Like many a young Melbournian, Otis Elston grew up with The Wind in the Willows at the Royal Botanic Gardens. Only, unlike other Melbournians, he also grew up performing The Wind in the Willows. No longer Portly, Elston now directs the annual production that for so many families is annual tradition. Til Knowles caught up with him to chat about what it’s like growing up around the theatre, performance mishaps and how we all have a little Toad in all of us.
You’ve been directing this production for five years now. What’s changed in that time?
Everything, five years is a long time!
The show has grown, different songs, fresh jokes and new takes on the characters. The Wind in the Willows is a very malleable show, no season is like the other. We like to keep it interesting for ourselves and the patrons who come every year.
Wind in the Willows in the Botanic Gardens has been going for 31 years, and your family has been involved in it for just about as long! What do you think makes the production so enduring? What does Wind in the Willows mean to you?
It’s many things that make Wind in the Willows an institution; the beautiful backdrop of the Royal Botanic Gardens, Kenneth Grahame’s colourful characters, fantastic songs, a hilarious script and a cast of talented actor-musicians that bring it all together.
There are people who have been coming for over twenty years, who saw it when they were children and now have kids of their own. And we work hard to make sure they come the following year too.
What’s it like growing up in a theatrical family?
Like any other, except your summer holidays are usually spent madly painting sets or washing costumes.
Which character in Wind in the Willows are you most like? Why?
Hmmmmm. Probably a bit of a Ratty. Only because I feel like the world is full of Toads that need reining in sometimes… but then again, we all have a bit of Toad in us don’t we? I could feel like a different character every day of the week I reckon!
You were once Portly (Otter’s son) in this production – what’s it like performing in and producing a show for a whole family?
It’s a bit surreal, but I wouldn’t be the first. There have been a few Portlies before my time that have gone on to be a part of Willows in some way or another. I think some of the Portlies we have now are definitely going to be movers and shakers later on, most of their CVs are more impressive than mine.
The show involves a fair bit of moving about and audience interaction. What’s the strangest thing that’s happened as part of the show? Have you ever lost an audience member?
We make quite a lot of noise in the gardens, it would be pretty hard to lose anyone. If someone somehow got lost they just need to follow the music!

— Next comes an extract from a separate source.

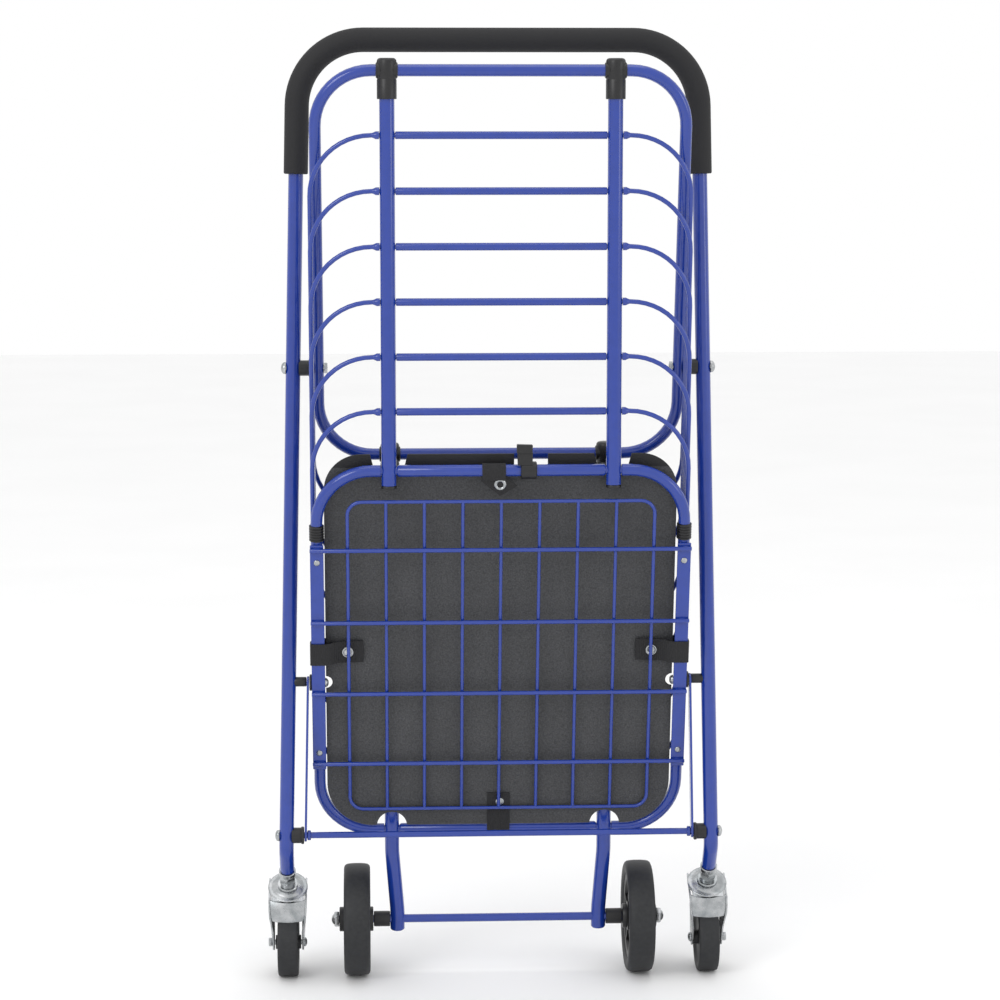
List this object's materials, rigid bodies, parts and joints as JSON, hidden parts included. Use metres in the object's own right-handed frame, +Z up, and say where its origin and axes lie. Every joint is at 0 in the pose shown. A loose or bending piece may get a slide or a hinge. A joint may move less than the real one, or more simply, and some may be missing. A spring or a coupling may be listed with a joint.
{
  "type": "folding utility cart",
  "caption": "Folding wire-basket utility cart, folded flat and standing, with a tall looped handle, large rear wheels and swivel casters",
  "frame": {"origin": "centre of the bounding box on the floor", "axes": "+Z up along the folded height, X across the cart, the front of the folded cart toward -Y"},
  "size_m": [0.514, 0.1601, 1.044],
  "materials": {
    "paint": "gloss",
    "zinc": "satin",
    "plastic": "satin",
    "foam": "matt",
    "tyre": "matt",
    "board": "matt",
    "webbing": "matt"
  },
  "bodies": {
    "rear_frame": {"rear_upright_left": "paint", "rear_upright_right": "paint", "rear_cap_left": "plastic", "rear_cap_right": "plastic", "rear_axle": "paint", "wheel_spacer_left": "plastic", "wheel_spacer_right": "plastic", "axle_nut_left": "zinc", "axle_nut_right": "zinc"},
    "rear_wheel_left": {"rear_tyre_left": "tyre", "rear_hub_left": "plastic"},
    "rear_wheel_right": {"rear_tyre_right": "tyre", "rear_hub_right": "plastic"},
    "rim": {"rim_loop": "paint"},
    "front_panel": {"front_upright_left": "paint", "front_upright_right": "paint", "front_cap_left": "plastic", "front_cap_right": "plastic"},
    "ring_1_body": {"ring_1": "paint"},
    "ring_2_body": {"ring_2": "paint"},
    "ring_3_body": {"ring_3": "paint"},
    "ring_4_body": {"ring_4": "paint"},
    "ring_5_body": {"ring_5": "paint"},
    "ring_6_body": {"ring_6": "paint"},
    "floor": {"floor_loop": "paint", "side_bar_left": "paint", "side_bar_right": "paint", "floor_grid": "paint", "liner_board": "board", "strap_front": "webbing", "strap_rear": "webbing", "strap_left": "webbing", "strap_right": "webbing", "ribbed_sleeve_left": "plastic", "ribbed_sleeve_right": "plastic", "link_pivot_left": "plastic", "link_pivot_right": "plastic"},
    "clip": {"fold_clip": "plastic"},
    "handle_frame": {"handle_tube": "paint", "foam_grip": "foam", "rim_spacer_left": "plastic", "rim_spacer_right": "plastic", "rim_bolt_left": "zinc", "rim_bolt_right": "zinc", "lower_spacer_left": "plastic", "lower_spacer_right": "plastic", "cross_rod": "paint", "bumper_left": "plastic", "bumper_right": "plastic", "caster_stem_left": "zinc", "caster_stem_right": "zinc"},
    "link_body_left": {"link_left": "paint"},
    "caster_left": {"caster_fork_left": "zinc", "caster_axle_left": "zinc"},
    "caster_roller_left": {"caster_wheel_left": "tyre"},
    "link_body_right": {"link_right": "paint"},
    "caster_right": {"caster_fork_right": "zinc", "caster_axle_right": "zinc"},
    "caster_roller_right": {"caster_wheel_right": "tyre"}
  },
  "joints": [
    {"name": "fold", "type": "hinge", "parent": "rear_frame", "child": "rim", "pos_m": [0, 0.018, 0.585], "axis": [1, 0, 0], "range_deg": [0, 81.36]},
    {"name": "ring_1_fold", "type": "hinge", "parent": "rear_frame", "child": "ring_1_body", "pos_m": [0, 0.018, 0.518], "axis": [1, 0, 0], "range_deg": [0, 81.36]},
    {"name": "ring_2_fold", "type": "hinge", "parent": "rear_frame", "child": "ring_2_body", "pos_m": [0, 0.018, 0.46], "axis": [1, 0, 0], "range_deg": [0, 81.36]},
    {"name": "ring_3_fold", "type": "hinge", "parent": "rear_frame", "child": "ring_3_body", "pos_m": [0, 0.018, 0.402], "axis": [1, 0, 0], "range_deg": [0, 81.36]},
    {"name": "ring_4_fold", "type": "hinge", "parent": "rear_frame", "child": "ring_4_body", "pos_m": [0, 0.018, 0.344], "axis": [1, 0, 0], "range_deg": [0, 81.36]},
    {"name": "ring_5_fold", "type": "hinge", "parent": "rear_frame", "child": "ring_5_body", "pos_m": [0, 0.018, 0.286], "axis": [1, 0, 0], "range_deg": [0, 81.36]},
    {"name": "ring_6_fold", "type": "hinge", "parent": "rear_frame", "child": "ring_6_body", "pos_m": [0, 0.018, 0.228], "axis": [1, 0, 0], "range_deg": [0, 81.36]},
    {"name": "floor_fold", "type": "hinge", "parent": "rear_frame", "child": "floor", "pos_m": [0, 0.018, 0.165], "axis": [1, 0, 0], "range_deg": [0, 81.36]},
    {"name": "front_panel_fold", "type": "hinge", "parent": "rim", "child": "front_panel", "pos_m": [0, -0.06974, 0.99778], "axis": [1, 0, 0], "range_deg": [-81.37, 0]},
    {"name": "handle_fold", "type": "hinge", "parent": "rim", "child": "handle_frame", "pos_m": [0, -0.0025, 0.68144], "axis": [1, 0, 0], "range_deg": [-108.39, 0]},
    {"name": "link_fold_left", "type": "hinge", "parent": "handle_frame", "child": "link_body_left", "pos_m": [-0.2126, -0.0199, 0.1687], "axis": [1, 0, 0], "range_deg": [-54.55, 0]},
    {"name": "rear_wheel_spin_left", "type": "hinge", "parent": "rear_frame", "child": "rear_wheel_left", "pos_m": [-0.1572, 0.018, 0.062], "axis": [1, 0, 0], "continuous": true},
    {"name": "caster_swivel_left", "type": "hinge", "parent": "handle_frame", "child": "caster_left", "pos_m": [-0.234, 0.0127, 0.10283], "axis": [0, -0.5592, 0.829], "range_deg": [-220, 40]},
    {"name": "caster_spin_left", "type": "hinge", "parent": "caster_left", "child": "caster_roller_left", "pos_m": [-0.234, 0.01491, 0.0375], "axis": [1, 0, 0], "continuous": true},
    {"name": "link_fold_right", "type": "hinge", "parent": "handle_frame", "child": "link_body_right", "pos_m": [0.2126, -0.0199, 0.1687], "axis": [1, 0, 0], "range_deg": [-54.55, 0]},
    {"name": "rear_wheel_spin_right", "type": "hinge", "parent": "rear_frame", "child": "rear_wheel_right", "pos_m": [0.1572, 0.018, 0.062], "axis": [1, 0, 0], "continuous": true},
    {"name": "caster_swivel_right", "type": "hinge", "parent": "handle_frame", "child": "caster_right", "pos_m": [0.234, 0.0127, 0.10283], "axis": [0, -0.5592, 0.829], "range_deg": [-40, 220]},
    {"name": "caster_spin_right", "type": "hinge", "parent": "caster_right", "child": "caster_roller_right", "pos_m": [0.234, 0.01491, 0.0375], "axis": [1, 0, 0], "continuous": true},
    {"name": "clip_turn", "type": "hinge", "parent": "floor", "child": "clip", "pos_m": [0.027, -0.06974, 0.57778], "axis": [1, 0, 0], "range_deg": [0, 90]}
  ],
  "couplings": [
    {"joint": "ring_1_fold", "follows": "fold", "ratio": 1},
    {"joint": "ring_2_fold", "follows": "fold", "ratio": 1},
    {"joint": "ring_3_fold", "follows": "fold", "ratio": 1},
    {"joint": "ring_4_fold", "follows": "fold", "ratio": 1},
    {"joint": "ring_5_fold", "follows": "fold", "ratio": 1},
    {"joint": "ring_6_fold", "follows": "fold", "ratio": 1},
    {"joint": "floor_fold", "follows": "fold", "ratio": 1},
    {"joint": "front_panel_fold", "follows": "fold", "ratio": -1},
    {"joint": "handle_fold", "follows": "fold", "ratio": -1.3319},
    {"joint": "link_fold_left", "follows": "fold", "ratio": -0.67023},
    {"joint": "link_fold_right", "follows": "fold", "ratio": -0.67023}
  ]
}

One of my favourite memories is Toad’s Poop Poop car not working one show and Weasel, who is meant to drive Toad, Mole and Ratty off the road in their cart just running past them flailing his arms shouting “poop poop”!
Now, that’s some top shelf improv for you right there.
You have also directed several shot films. How does your work in interactive theatre inform your film work, or vice versa?
At the end of the day it’s still story-telling, just in a different medium. Things like character development, the pace of the story and guiding the audience attention from one thing to the next are big aspects of story-telling that are totally transferable between both mediums.
If you were adapting another book into promenade theatre, what would it be and why?
Peter Pan most likely. It’s something we’ve been meaning to do and I have a feeling pirates are coming back in a big way. Just need to figure out the flying bit…
Which of Shakespeare’s plays would you most like to direct?
Definitely A Midsummer Night’s Dream. You can have so much fun with that play and I’ve always loved the idea of fairies pulling all the strings in our mortal world.
Forget Lizardmen, it’s been the fairies all along!
The Wind in the Willows is on around the country. The Melbourne production is on at the Royal Botanic Gardens until 27 January 2019. Tickets are available from the Australian Shakespeare Company website.